The fight is supposed to be a big fight and is 2 months away.
If fight fans from out of town want to make plans, book a hotel and buy tickets, it is getting close to becoming very inconvenient to do so.
Plus, you can't really market the fight until the tickets are able to be bought.
I understand this is no big deal for a regular fight, but for a fight that I would assume you want to be an important boxing event in 2017, the tickets should have been out already. The date and location are set. This makes no sense.
Golovkin vs Jacobs takes place two weeks later and those tickets have been out since December 23. Vlad vs Joshua doesn't happen until late April and those tickets have been out since mid December. This is why having a competent boxing promoter matters. A real promoter would want to promote the event, raise the profile of these two fighters, and bring some buzz to the city....and make money from actually selling tickets.
This is one of the drawbacks of the Haymon model.
I love this fight, by the way. I just wish the powerful people in the sport would stop sabotaging its potential for growth.
This guy Scipio must get text alerts when the words Haymon, Dibella, PBC are mentioned on this site then he jumps in with his financial and promotional plan for all PBC events lol... It's comical.
Who's the promoter? We don't even know yet because we don't know tue location.
Lou DiBella is the promoter of the fight, as he was for Thurman-Porter and a host of the other big shows put on by PBC and Showtime.
Eight weeks to market a fight in Lou DiBella's home market (with the NY insurance fiasco finally sorted; aa move to Las Vegas would only give them 5 weeks after Frampton-Santa Cruz) is plenty of time, especially understanding that Barclay Center is looking to be the regular home for big fights (depending on how the schedule turns out, we are likely to see 5-7 big boxing events at Barclays Center).
use your head
The fight is supposed to be a big fight and is 2 months away.

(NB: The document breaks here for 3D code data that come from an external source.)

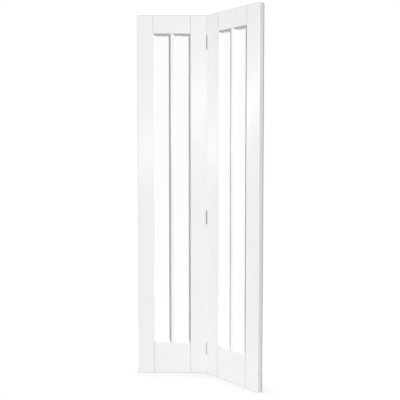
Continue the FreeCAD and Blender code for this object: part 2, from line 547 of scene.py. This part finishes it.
def primed(leaf, way, jointed, primer, timber):
    """White primer over timber whose grain runs upright or level, bare at the leaf's top and bottom ends.

    On a jointed piece the fine lines at its joints are painted nearly black, as painted shade in the grooves.
    """
    material = bpy.data.materials.new(f"primed_{leaf}_{way}_{'frame' if jointed else 'beads'}")
    graph = Graph(material)
    place = graph.place(leaf)
    _, back, up = graph.measures(place)
    ends = bare_ends(graph, place, up)
    clouds = graph.noise(place, CLOUD_SIZE, detail=3)
    white = graph.blend(clouds, colour4(primer.colour, CLOUD_TONE), colour4(primer.colour))
    if jointed:
        # Painted shade: the joint grooves take a near-black copy of the primer
        groove_shade = (THICKNESS / 2 - abs(back)).fade(0.0, JOINT_SHADE_DEPTH)
        white = graph.blend(groove_shade, white, colour4(primer.colour, primer.joint))
    streaks = graph.noise(place, grain_sizes(way, STREAK_ACROSS, STREAK_ALONG), detail=3)
    grain = graph.noise(place, grain_sizes(way, GRAIN_ACROSS, GRAIN_ALONG), detail=4)
    stipple = graph.noise(place, STIPPLE_SIZE, detail=3)
    relief = graph.bump(stipple, primer.stipple, graph.bump(grain, primer.grain))
    rough = primer.roughness + clouds.swing(CLOUD_ROUGHNESS) + END_ROUGHNESS * ends
    coat(graph, graph.blend(ends, white, bare_wood(graph, streaks, timber)), rough, primer.gloss, relief)
    return material


class DOOR_OT_primer(bpy.types.Operator):
    """Primes the stiles, rails, glazing bars and beads"""

    bl_idname = "door.primer"
    bl_label = "Prime the frames and beads"

    def execute(self, context):
        primer, timber = context.scene.door_primer, context.scene.door_timber
        for leaf in LEAVES:
            beads = [name for name in NODES if name.startswith(leaf) and name.endswith("_beads")]
            for way, frames in (("upright", STILES), ("level", RAILS)):
                material = primed(leaf, way, True, primer, timber)
                for piece in frames:
                    paint(f"{leaf}_{piece}", material)
                material = primed(leaf, way, False, primer, timber)
                for name in beads:
                    if way in name:
                        paint(name, material)
        return {"FINISHED"}


def edge_timber(leaf, piece, primer, timber):
    """A lipping: primed on the front and back, thinly coated pale timber on its edge and bare at its ends."""
    material = bpy.data.materials.new(f"{leaf}_{piece}")
    graph = Graph(material)
    place = graph.place(leaf)
    across, back, up = graph.measures(place)
    forward = 0 - back
    half = THICKNESS / 2
    ends = bare_ends(graph, place, up)
    wrap = WRAPS[piece]
    face = forward.fade(half - wrap, half - WRAP_FULL * wrap).either(
        back.fade(half - BACK_WRAP, half - WRAP_FULL * BACK_WRAP)
    )

    streak_sizes = grain_sizes("upright", STREAK_ACROSS, STREAK_ALONG)
    streaks = graph.noise(place, streak_sizes, detail=4, roughness=STREAK_ROUGHNESS)
    pores = graph.noise(place, grain_sizes("upright", PORE_ACROSS, PORE_ALONG)).fade(*PORE_LIMITS)
    wood = graph.blend(streaks.fade(*STREAK_LIMITS), colour4(timber.dark), colour4(timber.pale))
    wood = graph.blend(pores * PORE_STRENGTH, wood, colour4(timber.dark, PORE_TONE))

    tone = ARRIS_SHADE_TONES[piece]
    shade = colour4(timber.shaded, tone)
    # Painted shade: a dark strip along the back of the outer edge, standing in for the shade on its far arris
    if piece == "outer_lipping":
        painted_shade = back.fade(half - BACK_SHADE_REACH, half - BACK_SHADE_FULL) - face
    else:
        # Painted shade: a dark line on the front arris at the fold, as the fold's shadow, darker and wider
        # above the top hinge
        corner = half - MEETING_EDGE
        above = up.over(TOP_HINGE_END)
        shaded = FOLD_SHADE_WIDTH + (TOP_FOLD_SHADE_WIDTH - FOLD_SHADE_WIDTH) * above
        painted_shade = (forward - abs(across)).fade(corner - shaded, corner - FOLD_SHADE_FULL * shaded)
        shade = graph.blend(above, shade, colour4(timber.shaded, tone * TOP_FOLD_SHADE_TONE))
    coated = graph.blend(painted_shade, graph.blend(face, wood, colour4(primer.colour)), shade)

    relief = graph.bump(streaks, primer.grain, graph.bump(pores, -primer.grain))
    rough = timber.roughness + (primer.roughness - timber.roughness) * face
    coat(graph, graph.blend(ends, coated, bare_wood(graph, streaks, timber)), rough, primer.gloss, relief)
    return material


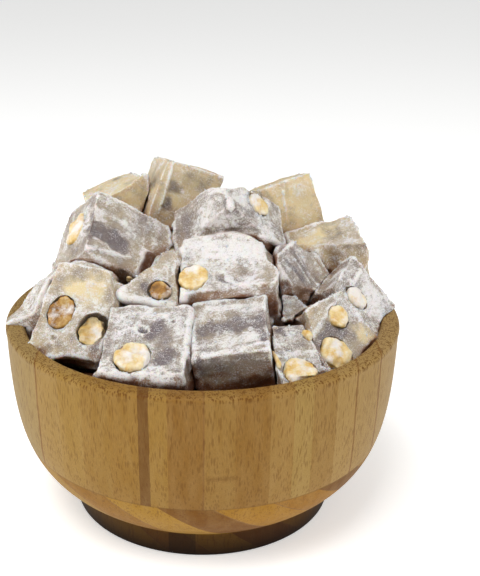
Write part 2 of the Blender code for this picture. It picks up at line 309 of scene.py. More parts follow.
def bambooMaterial():
    # turned, sanded and oiled laminated bamboo: upright strips with thin glue lines, dark fibre bundles
    # that are dashes on the wall and dots on the cut rim, and a soft satin sheen
    material, tree, shader = newMaterial("oiled laminated bamboo", Roughness=0.55, IOR=1.45, Specular_IOR_Level=0.12)
    inMm = addNode(tree, "Mapping", {"Vector": addNode(tree, "TexCoord")["Object"], "Scale": (1000,) * 3})[0]
    x, y, z = addNode(tree, "SeparateXYZ", {0: inMm})

    def calc(operation, first, second=0.0, clamp=False):
        return addNode(tree, "Math", {0: first, 1: second}, operation=operation, use_clamp=clamp)[0]

    def stretched(scale, **settings):
        place = addNode(tree, "Mapping", {"Vector": inMm, "Scale": scale})[0]
        return addNode(tree, "TexNoise", {"Vector": place, **settings.get("inputs", {})})["Fac"]

    def blend(factor, first, second, mode="MIX"):
        node = addNode(tree, "Mix", {"Factor": factor, "A": first, "B": second}, data_type="RGBA", blend_type=mode)
        return node[2]

    def ramp(factor, *stops, interpolation="LINEAR"):
        output = addNode(tree, "ValToRGB", {"Fac": factor}, stops=stops)
        output[0].node.color_ramp.interpolation = interpolation
        return output[0]

    # the wall's upright strips
    wander = calc("MULTIPLY", calc("SUBTRACT", stretched((0.05, 0.05, 0.02)), 0.5), 0.5)
    across = calc("DIVIDE", calc("ADD", calc("ADD", x, wander), 72.0), 144.0)
    wall = ramp(across, *stripStops(bowl["strips"], bowl["glueWidth"]), interpolation="CONSTANT")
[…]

If fight fans from out of town want to make plans, book a hotel and buy tickets, it is getting close to becoming very inconvenient to do so.
Plus, you can't really market the fight until the tickets are able to be bought.
I understand this is no big deal for a regular fight, but for a fight that I would assume you want to be an important boxing event in 2017, the tickets should have been out already. The date and location are set. This makes no sense.
Golovkin vs Jacobs takes place two weeks later and those tickets have been out since December 23. Vlad vs Joshua doesn't happen until late April and those tickets have been out since mid December. This is why having a competent boxing promoter matters. A real promoter would want to promote the event, raise the profile of these two fighters, and bring some buzz to the city....and make money from actually selling tickets.
This is one of the drawbacks of the Haymon model.
I love this fight, by the way. I just wish the powerful people in the sport would stop sabotaging its potential for growth.
DiBella Entertainment/Mayweather Promotions are still selling tickets for James Degale(c) vs Badou Jack(c) at the exact same venue!
Come January 15th, it is very likely that Garcia-Thurman tickets for Barclays Center will go on sale, and the Showtime/CBS media blitz for the fight will begin (Frampton-Santa Cruz will see some of the press, as will Broner-Granados, with Showtime likely adding All Access to the fight in the lead up).
8 weeks, to market a fight that already saw the fires stoked in 2016, isn't all that bad a deal.